От наслаждения ли жмурился аккомпаниатор?
Певица исполняла итальянское оперное барокко, нанизывала верткий его орнамент на иглы, пронзала музыкой воздух, и, по совести говоря, походила она больше не на оперную диву из Парижа, как посулила афиша, а на модистку, пришивающую бордюр к подолу сложного платья.
Ей – анилиново-яркой – хотелось выглядеть куклой. Она не без изящества отыгрывала свое желание, помогая себе ломкими движениями загорелых рук, покачиваниями головы и высокой белокурой прически. Когда подбиралась к концу оперного сочинения, голос ее нырял на неглубокую глубину, она умолкала резко, словно завод в узком теле иссяк.

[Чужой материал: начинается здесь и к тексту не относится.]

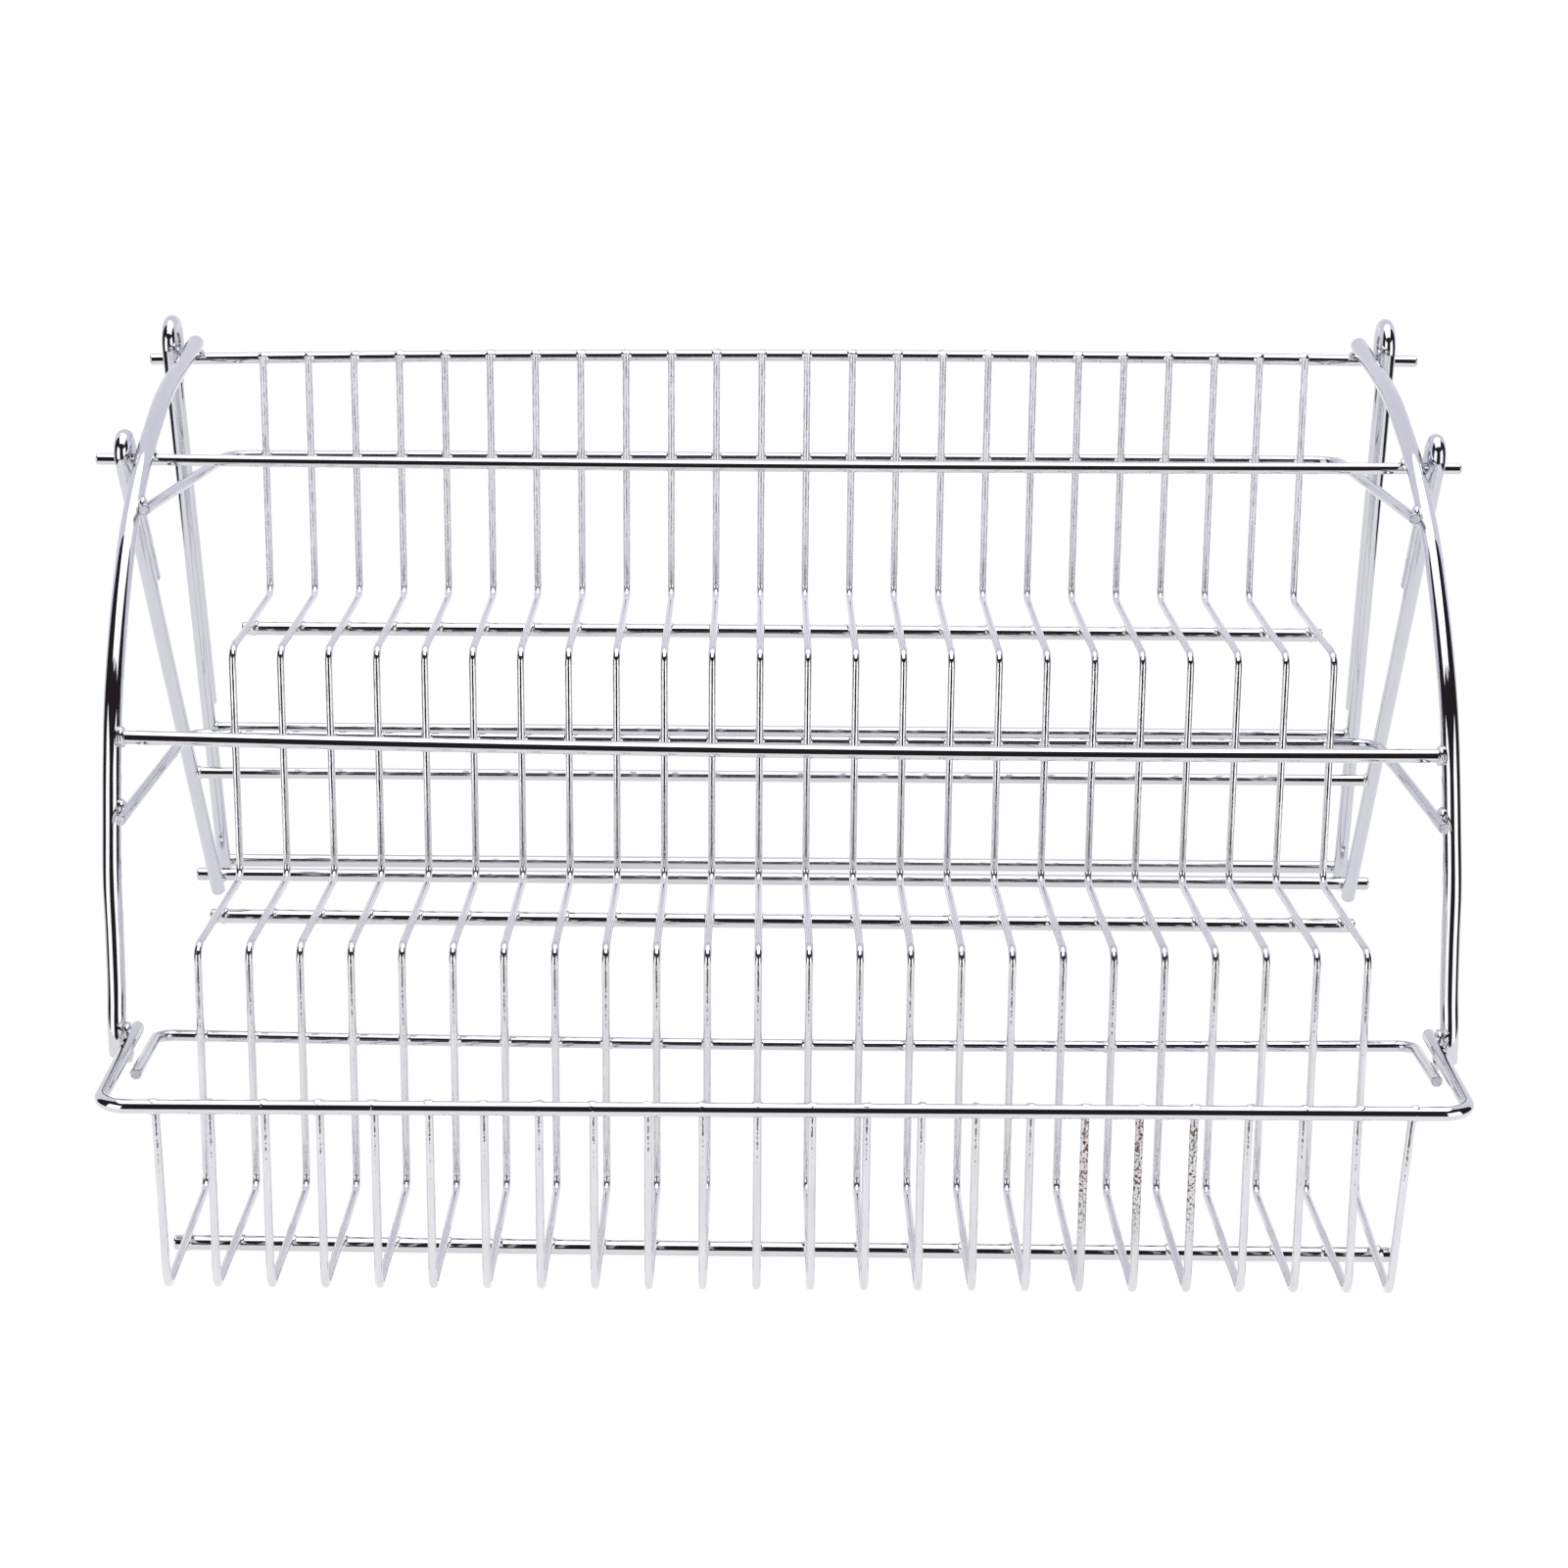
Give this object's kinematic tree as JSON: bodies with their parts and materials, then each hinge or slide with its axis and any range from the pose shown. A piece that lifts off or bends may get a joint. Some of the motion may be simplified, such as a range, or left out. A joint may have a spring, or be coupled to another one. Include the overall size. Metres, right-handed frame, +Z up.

Это было заводное меццо-сопрано. И ни единой секунды на концерте я не скучал, потому что певица со всем возможным старанием предлагала не принимать себя всерьез, и, увидев вытаращенные глаза ее, можно было смешливо вытаращиться в ответ или, глядя в широко раскрытый рот, подумать запросто: «А можно ли певицам удалять гланды?»
Мне понравилось. К тому же в антракте снова подавали вино из погребов Маркиза. Игривая вычурность места дополнялась временем суток: плыла южная, густая, как чернила, ночь, и крупные светлые мотыли плясали вокруг развешанных по стенам фонарей (старинных, естественно).